# Task brief:
List the lines of this listing that hold the word "JSON".

━━━━━━━━━━━━━━━━━━━━━━━━━━━━━━

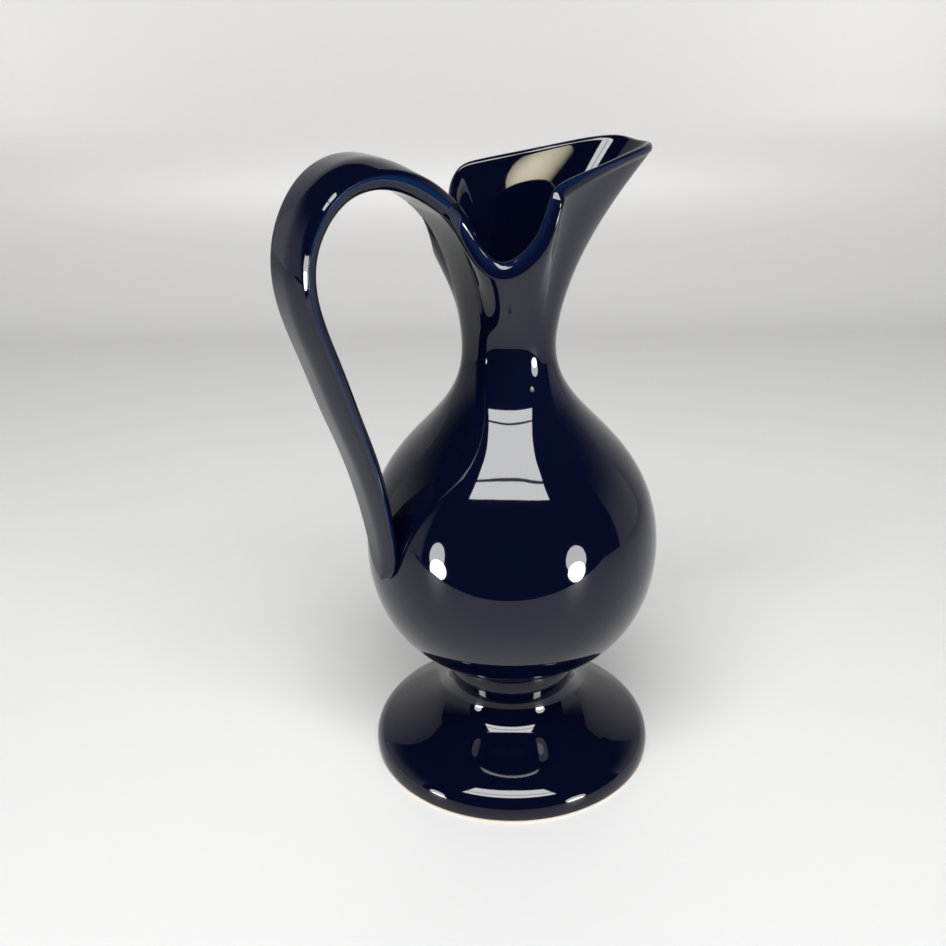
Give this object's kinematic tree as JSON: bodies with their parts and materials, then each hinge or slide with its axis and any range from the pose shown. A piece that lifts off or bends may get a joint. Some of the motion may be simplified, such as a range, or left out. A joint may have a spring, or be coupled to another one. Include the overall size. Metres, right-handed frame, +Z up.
{
  "type": "ewer",
  "caption": "Footed glazed ewer with a globe body, a slim neck, a beaked leaf-shaped mouth with cut-away sides, and a strap handle that grows out of the rim.",
  "frame": {"origin": "on the ground under the foot, midway between the tip of the spout and the back of the handle; the foot, the globe and the neck are turned about the upright axis at X = +16 mm", "axes": "+Z up, +X the way the spout pours, -X towards the handle, and the mirror plane is Y = 0"},
  "size_m": [0.1464, 0.1144, 0.2519],
  "materials": {
    "cobalt_black_glaze": "glossy",
    "bare_clay": "matt"
  },
  "bodies": {
    "root": {"foot": "cobalt_black_glaze", "belly": "cobalt_black_glaze", "neck_and_mouth": "cobalt_black_glaze", "handle": "cobalt_black_glaze"}
  },
  "joints": []
}
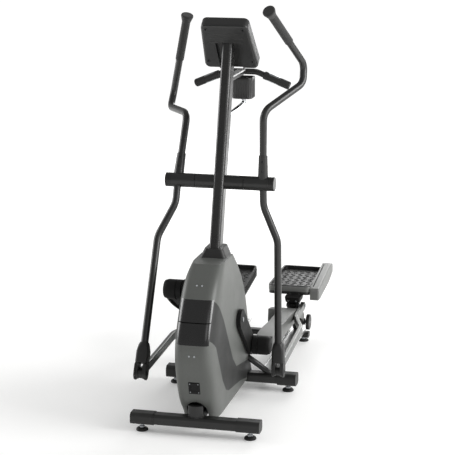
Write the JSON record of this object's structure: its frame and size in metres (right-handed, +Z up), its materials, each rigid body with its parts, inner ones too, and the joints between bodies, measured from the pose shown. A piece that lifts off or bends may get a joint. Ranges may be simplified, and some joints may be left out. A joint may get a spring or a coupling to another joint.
{
  "type": "elliptical trainer",
  "caption": "Free-standing elliptical trainer with a front drive housing, swinging handles, level foot pedals on roller rails and a console on a leaning mast.",
  "frame": {"origin": "on the floor, in the middle of the whole machine", "axes": "+Z up, +Y from the drive housing rearward to the pedals, +X to the right as seen from in front of the housing"},
  "size_m": [0.6586, 1.7507, 1.7162],
  "materials": {
    "frame_steel": "satin charcoal powder coat",
    "cap_plastic": "fine grained black moulding",
    "housing_grey": "fine grained mid grey moulding",
    "band_gloss": "smoked gloss moulding",
    "panel_dark": "fine grained dark grey moulding",
    "cover_silver": "silver-grey painted moulding",
    "bar_silver": "satin silver",
    "chrome_tube": "bright chrome",
    "steel_bright": "turned and zinc plated",
    "cast_wheel": "machined and blackened",
    "rubber_black": "moulded rubber",
    "grip_foam": "soft foam sleeve",
    "pulley_plastic": "moulded nylon",
    "screen_glass": "dark display window",
    "board_green": "lacquered circuit board",
    "key_red": "moulded key"
  },
  "bodies": {
    "frame": {"front_stabilizer": "frame_steel", "front_stabilizer_caps": "cap_plastic", "mid_crossbar": "frame_steel", "rear_crossbar": "frame_steel", "crossbar_caps": "cap_plastic", "levelling_feet": "rubber_black", "main_frame": "frame_steel", "rail_carriers": "frame_steel", "roller_rails": "bar_silver", "mast": "frame_steel", "mast_collar": "cap_plastic", "housing_right": "housing_grey", "housing_left": "housing_grey", "front_band": "band_gloss", "side_panels": "panel_dark", "inlet_plate": "pulley_plastic", "housing_screws": "steel_bright", "pivot_sleeve": "frame_steel", "pivot_axle": "steel_bright", "crank_bearings": "steel_bright", "drive_belt": "rubber_black", "brake_servo": "cap_plastic", "console_rear": "cap_plastic", "console_face": "cap_plastic", "console_screen": "screen_glass", "circuit_board": "board_green", "fixed_handlebar": "frame_steel", "pulse_grips": "cap_plastic", "bottle_holder": "cap_plastic", "holder_tube": "chrome_tube"},
    "crank": {"crank_axle": "steel_bright", "drive_pulley": "pulley_plastic", "crank_arms": "cap_plastic"},
    "flywheel": {"flywheel": "cast_wheel"},
    "idler": {"idler_wheel": "pulley_plastic"},
    "brake": {"brake_shoe": "cast_wheel"},
    "right_carriage": {"right_roller_axle": "steel_bright"},
    "right_roller": {"right_roller": "rubber_black"},
    "right_link": {"right_link_beam": "cap_plastic", "right_link_cover": "cover_silver"},
    "right_pedal": {"right_pedal": "cap_plastic", "right_pedal_guard": "cover_silver"},
    "right_handle": {"right_handle_arm": "frame_steel", "right_handle_upper": "frame_steel", "right_grip": "grip_foam"},
    "right_control_bar": {"right_control_bar": "bar_silver"},
    "left_carriage": {"left_roller_axle": "steel_bright"},
    "left_roller": {"left_roller": "rubber_black"},
    "left_link": {"left_link_beam": "cap_plastic", "left_link_cover": "cover_silver"},
    "left_pedal": {"left_pedal": "cap_plastic", "left_pedal_guard": "cover_silver"},
    "left_handle": {"left_handle_arm": "frame_steel", "left_handle_upper": "frame_steel", "left_grip": "grip_foam"},
    "left_control_bar": {"left_control_bar": "bar_silver"},
    "key_start": {"key_start": "key_red"},
    "key_down": {"key_down": "cap_plastic"},
    "key_up": {"key_up": "cap_plastic"}
  },
  "joints": [
    {"name": "crank_turn", "type": "hinge", "parent": "frame", "child": "crank", "pos_m": [0, -0.416, 0.383], "axis": [1, 0, 0], "continuous": true},
    {"name": "flywheel_spin", "type": "hinge", "parent": "frame", "child": "flywheel", "pos_m": [0, -0.718, 0.345], "axis": [1, 0, 0], "continuous": true},
    {"name": "idler_spin", "type": "hinge", "parent": "frame", "child": "idler", "pos_m": [0, -0.58656, 0.25677], "axis": [1, 0, 0], "continuous": true},
    {"name": "brake_swing", "type": "hinge", "parent": "frame", "child": "brake", "pos_m": [0, -0.66065, 0.47381], "axis": [1, 0, 0], "range_deg": [-8, 0]},
    {"name": "right_stride", "type": "slide", "parent": "frame", "child": "right_carriage", "axis": [0, 1, 0], "range_m": [-0.495, 0]},
    {"name": "left_stride", "type": "slide", "parent": "frame", "child": "left_carriage", "axis": [0, 1, 0], "range_m": [0, 0.495]},
    {"name": "right_roller_spin", "type": "hinge", "parent": "right_carriage", "child": "right_roller", "pos_m": [0, 0.59666, 0.0903], "axis": [1, 0, 0], "range_deg": [0, 746.36]},
    {"name": "right_link_pitch", "type": "hinge", "parent": "right_carriage", "child": "right_link", "pos_m": [0, 0.59666, 0.0903], "axis": [1, 0, 0], "range_deg": [-24.49, 0]},
    {"name": "right_pedal_tilt", "type": "hinge", "parent": "right_link", "child": "right_pedal", "pos_m": [0, 0.45522, 0.21058], "axis": [1, 0, 0], "range_deg": [0, 32.49]},
    {"name": "right_handle_swing", "type": "hinge", "parent": "frame", "child": "right_handle", "pos_m": [0, -0.3937, 0.9705], "axis": [1, 0, 0], "range_deg": [-30.61, 0]},
    {"name": "right_bar_pivot", "type": "hinge", "parent": "right_handle", "child": "right_control_bar", "pos_m": [0, -0.33946, 0.13935], "axis": [1, 0, 0], "range_deg": [0, 27.72]},
    {"name": "left_roller_spin", "type": "hinge", "parent": "left_carriage", "child": "left_roller", "pos_m": [0, 0.10105, 0.0903], "axis": [1, 0, 0], "range_deg": [-746.36, 0]},
    {"name": "left_link_pitch", "type": "hinge", "parent": "left_carriage", "child": "left_link", "pos_m": [0, 0.10105, 0.0903], "axis": [1, 0, 0], "range_deg": [0, 24.49]},
    {"name": "left_pedal_tilt", "type": "hinge", "parent": "left_link", "child": "left_pedal", "pos_m": [0, 0.02218, 0.25838], "axis": [1, 0, 0], "range_deg": [-32.49, 0]},
    {"name": "left_handle_swing", "type": "hinge", "parent": "frame", "child": "left_handle", "pos_m": [0, -0.3937, 0.9705], "axis": [1, 0, 0], "range_deg": [0, 30.61]},
    {"name": "left_bar_pivot", "type": "hinge", "parent": "left_handle", "child": "left_control_bar", "pos_m": [0, -0.7701, 0.22749], "axis": [1, 0, 0], "range_deg": [-27.72, 0]},
    {"name": "key_start_press", "type": "slide", "parent": "frame", "child": "key_start", "axis": [0, -0.7771, -0.6293], "range_m": [0, 0.0015], "stiffness_N_per_m": 400},
    {"name": "key_down_press", "type": "slide", "parent": "frame", "child": "key_down", "axis": [0, -0.7771, -0.6293], "range_m": [0, 0.0015], "stiffness_N_per_m": 400},
    {"name": "key_up_press", "type": "slide", "parent": "frame", "child": "key_up", "axis": [0, -0.7771, -0.6293], "range_m": [0, 0.0015], "stiffness_N_per_m": 400}
  ],
  "couplings": [
    {"joint": "flywheel_spin", "follows": "crank_turn", "ratio": 5.8333},
    {"joint": "idler_spin", "follows": "crank_turn", "ratio": -6.3636},
    {"joint": "left_stride", "follows": "right_stride", "ratio": -1},
    {"joint": "right_roller_spin", "follows": "right_stride", "rad_per_m": -26.316},
    {"joint": "right_link_pitch", "follows": "right_stride", "rad_per_m": 0.86324},
    {"joint": "right_pedal_tilt", "follows": "right_stride", "rad_per_m": -1.1453},
    {"joint": "right_handle_swing", "follows": "right_stride", "rad_per_m": 1.0789},
    {"joint": "right_bar_pivot", "follows": "right_stride", "rad_per_m": -0.97707},
    {"joint": "left_roller_spin", "follows": "right_stride", "rad_per_m": 26.316},
    {"joint": "left_link_pitch", "follows": "right_stride", "rad_per_m": -0.86324},
    {"joint": "left_pedal_tilt", "follows": "right_stride", "rad_per_m": 1.1453},
    {"joint": "left_handle_swing", "follows": "right_stride", "rad_per_m": -1.0789},
    {"joint": "left_bar_pivot", "follows": "right_stride", "rad_per_m": 0.97707}
  ]
}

━━━━━━━━━━━━━━━━━━━━━━━━━━━━━━

# Complete output:
Give this object's kinematic tree as JSON: bodies with their parts and materials, then each hinge or slide with its axis and any range from the pose shown. A piece that lifts off or bends may get a joint. Some of the motion may be simplified, such as a range, or left out. A joint may have a spring, or be coupled to another one. Include the overall size. Metres, right-handed frame, +Z up.
Write the JSON record of this object's structure: its frame and size in metres (right-handed, +Z up), its materials, each rigid body with its parts, inner ones too, and the joints between bodies, measured from the pose shown. A piece that lifts off or bends may get a joint. Ranges may be simplified, and some joints may be left out. A joint may get a spring or a coupling to another joint.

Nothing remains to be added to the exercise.